Don't mean to hi-jack your post, but I have a question along the same lines. I have a single 4x40 ro membrane and I'm not sure if I need a 150 psi membrane or a 225 psi membrane....I have a booster pump that forces the water through the membrane. Hopefully someone chimes in.
 
I don't think that there is a difference between the membranes, the pressure should be able to be adjusted on your RO setup, there should be a balanced pressure regulator or something like it that you can adjust the pressure.
 
it depends on the membrane and pump arrangement. Some are designed to work lower pressures. Most systems are deaigned to run in the 175-200 psi range.
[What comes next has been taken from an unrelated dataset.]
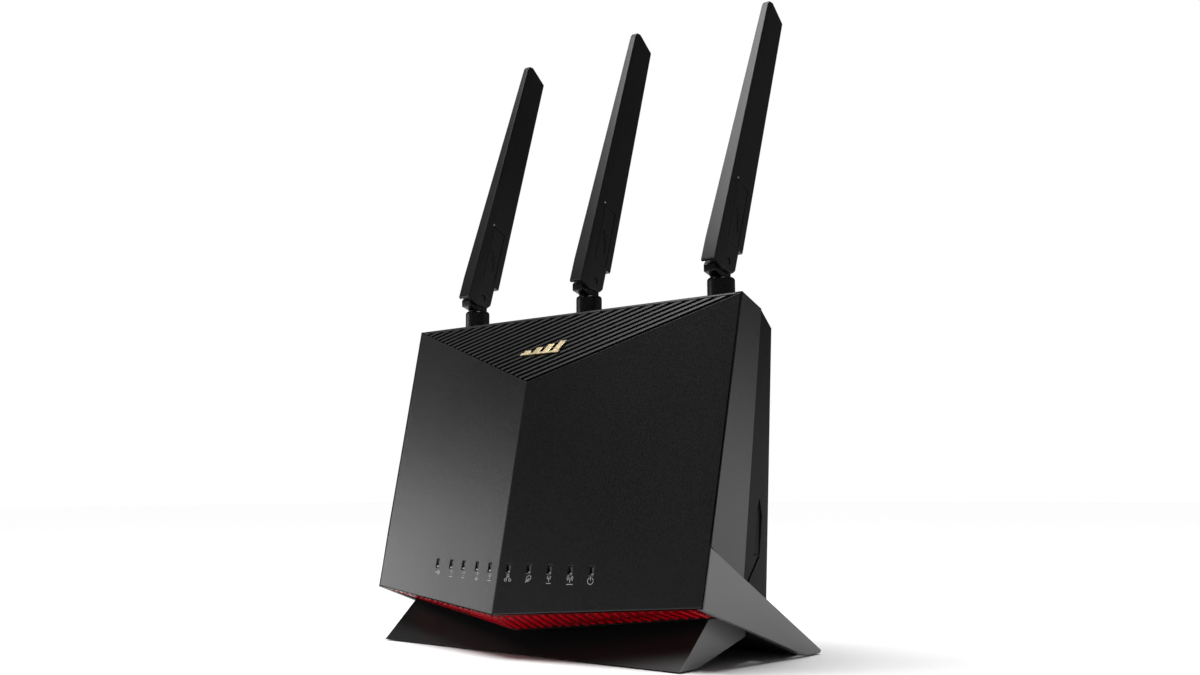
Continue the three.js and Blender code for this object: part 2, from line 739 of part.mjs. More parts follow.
const SIM_HALF = [7.2, 0.9];
const SIM_FRONT = [8.4, 1.9];
const SIM_BACK_Y = 18;
const SIM_CARD = { half: 4.6, y: [2.4, 11] }; // seat of the card in the carrier
const SIM_FACE = [-1.2, 0.4]; // front plate, measured from the tray's floor
const SIM_NOTCH = { radius: 1.4, inset: 2.6 };

function simTray(x) {
  const [w, h] = SIM_HALF;
  const [a, b] = SIM_FRONT;
  const carrier = block([x - w, SIM_BACK_Y, PORT_Z - h], [x + w, TRAY_FLOOR, PORT_Z + h]);
  const seat = block(
    [x - SIM_CARD.half, SIM_BACK_Y + SIM_CARD.y[0], PORT_Z - 0.1],
    [x + SIM_CARD.half, SIM_BACK_Y + SIM_CARD.y[1], PORT_Z + h + 1],
  );
  const face = block(
    [x - a, TRAY_FLOOR + SIM_FACE[0], PORT_Z - b],
    [x + a, TRAY_FLOOR + SIM_FACE[1], PORT_Z + b],
  );
  const notchX = x + a - SIM_NOTCH.inset;
  const notch = portBar(SIM_NOTCH.radius, notchX, TRAY_FLOOR - 0.1, TRAY_FLOOR + 2);
  return carrier.subtract(seat).add(face).subtract(notch);
}

function simHolder(x) {
  const [w, h] = SIM_HALF;
  const shell = GAP + 1.2;
  const outer = block(
    [x - w - shell, BOARD_CLEAR, PORT_Z - h - shell],
    [x + w + shell, TRAY_FLOOR - TRAY_WALL - GAP, PORT_Z + h + shell],
  );
  const inner = block(
    [x - w - GAP, SIM_BACK_Y - GAP, PORT_Z - h - GAP],
    [x + w + GAP, TRAY_FLOOR, PORT_Z + h + GAP],
  );
  return outer.subtract(inner);
}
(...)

There are high efficiency membranes that work as low as 100-130psi or so. I adjust mine to reject a little more than it makes and leave it there.
 
To get the maximum life from a membrane, the product/reject flow needs to be set properly. A lot of older systems don't "recycle" some of the reject and should run at 3:1. If the pump isn't sized properly you might not achieve 200 PSI unless you close off the reject more which will foul the membrane faster, for example a Procon on a 3/4 HP motor won't move enough water to run 200 PSI on a 3:1 system. You may have to go to the manual or figure out the layout of the system.
 
AFAIK there's not a real number, some systems never do, some do on a timer every day, some do at the end of every cycle, some even do it with RO water from the tank.

For accuracy sake, it's not a backwash, it's just a flush with no pressure, and in my opinion it doesn't do any real good after seeing and working on hundreds of different systems I can't tell any difference in membrane life or output quality with systems that have a flush. Incoming water quality is what's important, must be soft and chlorine-free.